Suivant les propositions de l’intellectuel André Laurendeau, le premier ministre du Canada, Lester B. Pearson, crée la Commission royale d’enquête sur le bilinguisme et le biculturalisme, mieux connue sous le nom de commission Laurendeau-Dunton. C’est dans le sillage des recommandations de la Commission que la Loi sur les langues officielles, qui a eu 50 ans le 7 septembre dernier, est promulguée.

PHOTO SEAN KILPATRICK, ARCHIVES LA PRESSE CANADIENNE

« Il faudrait que les candidats et les chefs de parti cessent de prêcher dans les cercles de convertis », écrit Valérie Lapointe-Gagnon.

Laboratoire intellectuel impressionnant, rassemblant des chercheurs de partout au Canada et sur la scène internationale, la Commission a fourni un socle conceptuel incontournable pour penser les rapports de force entre les langues et les cultures. La mésaventure de M. Maciak invite à retourner à l’esprit de Laurendeau-Dunton et à ce qu’elle recommandait pour installer un climat de paix linguistique.

Dans le premier volume du rapport final consacré aux langues officielles et paru en 1967, la Commission montre l’attitude que devrait avoir une majorité pour apaiser les tensions. Elle rappelle qu’une majorité n’est pas menacée (elle a la force du nombre) et qu’en conséquence, elle peut se montrer généreuse envers une minorité. Une majorité doit respecter la langue de la minorité en communiquant avec elle dans un style qui n’est pas blessant.

La Commission insiste sur l’importance des communications officielles et des traductions faites de manière professionnelle. Impossible ici de ne pas faire un clin d’œil à l’équipe libérale en levant une « main haute » à sa défunte chanson de parti. On peut aussi penser à tous ces sites web du gouvernement fédéral traduits par des logiciels qui massacrent quotidiennement le français.

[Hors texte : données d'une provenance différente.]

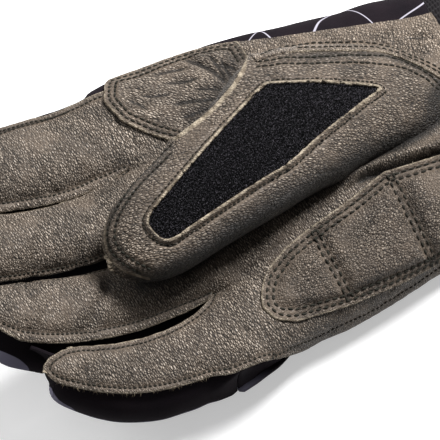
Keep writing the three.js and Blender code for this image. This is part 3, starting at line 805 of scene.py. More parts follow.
class Nodes:
    """A node tree, with short ways to add nodes and join them."""

    def __init__(self, tree):
        self.tree = tree

    def put(self, socket, value):
        if isinstance(value, bpy.types.NodeSocket):
            self.tree.links.new(value, socket)
        else:
            socket.default_value = value

    def add(self, kind, inputs=None, **settings):
        node = self.tree.nodes.new(kind)
        for name, value in settings.items():
            setattr(node, name, value)
        for key, value in (inputs or {}).items():
            self.put(node.inputs[key], value)
        return node

    def first(self, kind, inputs, **settings):
        return self.add(kind, inputs, **settings).outputs[0]

    def math(self, operation, a, b=0.0):
        return self.first("ShaderNodeMath", {0: a, 1: b}, operation=operation)

    def plus(self, a, b):
        return self.math("ADD", a, b)

    def minus(self, a, b):
        return self.math("SUBTRACT", a, b)

    def times(self, a, b):
        return self.math("MULTIPLY", a, b)

    def vector(self, operation, a, b):
        return self.first("ShaderNodeVectorMath", {0: a, 1: b}, operation=operation)


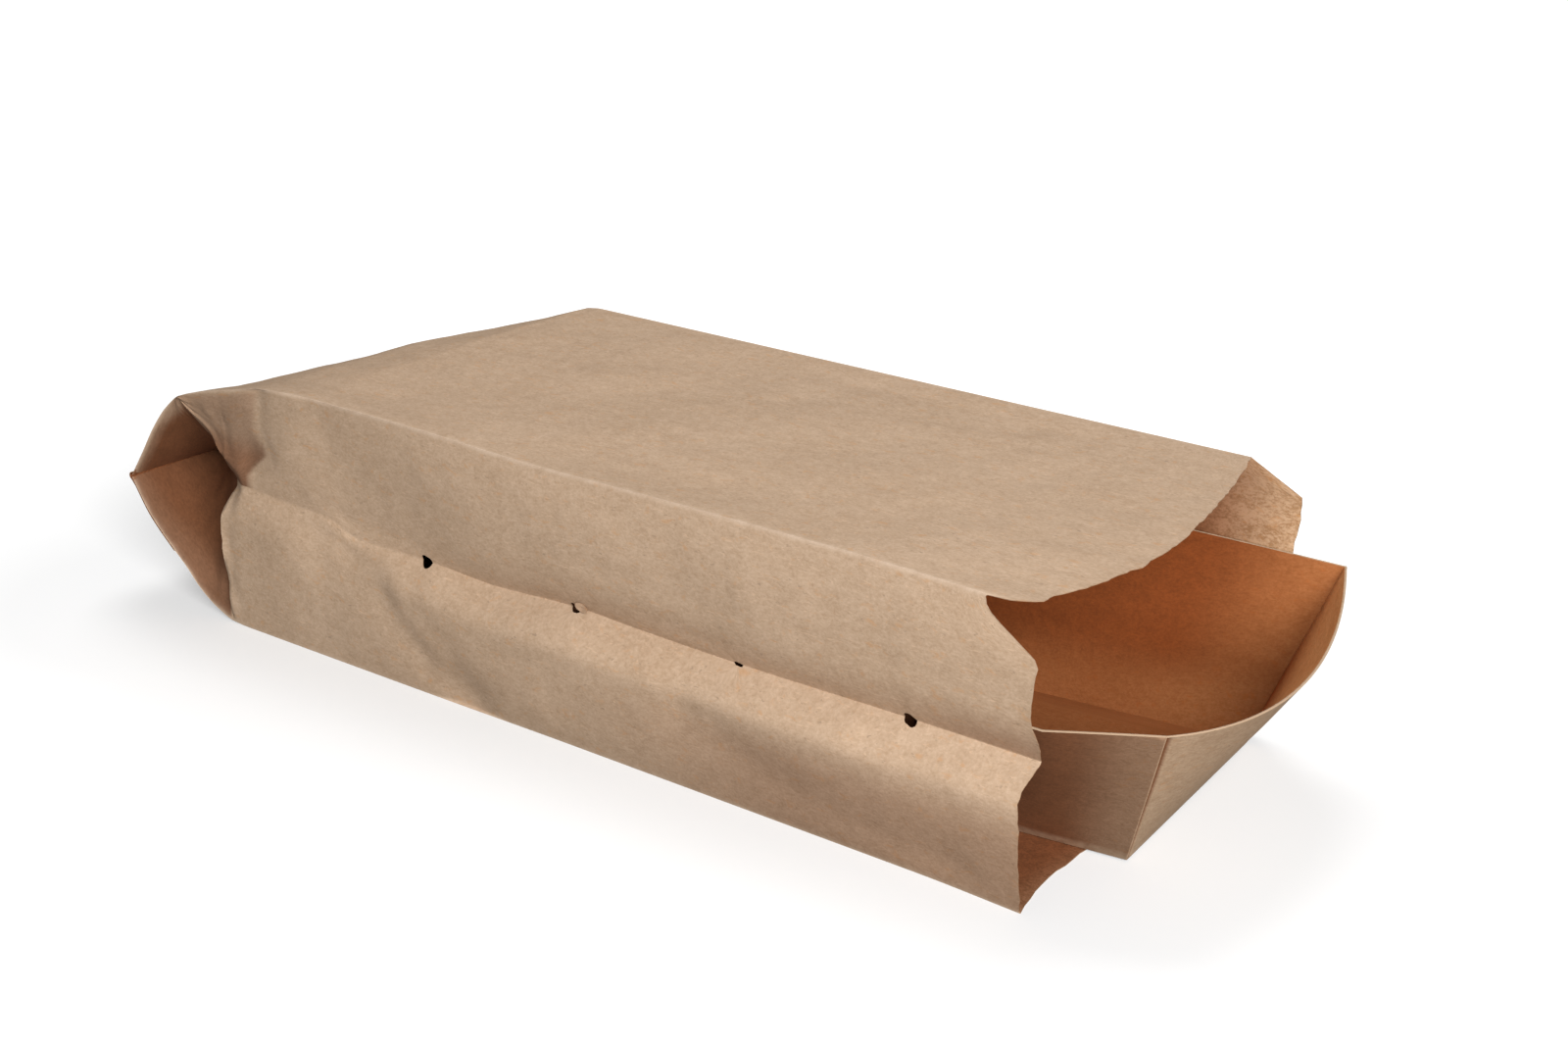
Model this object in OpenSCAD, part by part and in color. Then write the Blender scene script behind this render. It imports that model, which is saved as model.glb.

La Commission poursuit en soulignant qu’une majorité doit prendre en partie en charge les coûts du bilinguisme et accorder au groupe minoritaire l’autodétermination linguistique nécessaire pour préserver sa langue.

Revenir sur ces principes énoncés après une longue réflexion et un travail de terrain extensif permet de constater à quel point ils sont constamment bafoués.

À l’heure actuelle, il y a six provinces et un territoire devant les tribunaux pour contester le coût des écoles francophones de qualité équivalente à celles des anglophones. Comment choisir l’éducation en français quand les établissements n’ont pas de fenêtres, pas de gymnase, pas de services ? Pourtant, la demande est là. Les écoles francophones débordent et on peine à trouver des enseignants pour y travailler.

Dans les années 60, les Canadiens ont négocié un nouveau contrat social basé sur la reconnaissance de deux langues officielles au pays. C’était une question de justice, pour redonner de la fierté à ce Canada français que des élites avaient tenté, sans succès, de rayer de la carte.

Il s’agissait aussi d’un projet rassembleur (plus que l’unilinguisme) à même de faire rayonner les cultures multiples. Le Canada, qui cherchait son identité propre, n’était ni états-unien ni britannique. Il devait composer avec cette dualité particulière qui lui permettait de se distinguer.

Il y a plusieurs projets sur la table en ce moment pour faire avancer le dossier des langues officielles, dont la modernisation de la Loi de 1969, qui n’a pas été remaniée de manière considérable depuis 1988, et qui a montré ses limites.

Alors que nous sommes en campagne électorale, il faudrait aussi que les candidats et les chefs de parti cessent de prêcher dans les cercles de convertis, et articulent un discours sur ce dossier qui s’adresse à l’ensemble de la population canadienne, pour contrer les messages de haine et de peur. L’acceptabilité sociale du projet en dépend.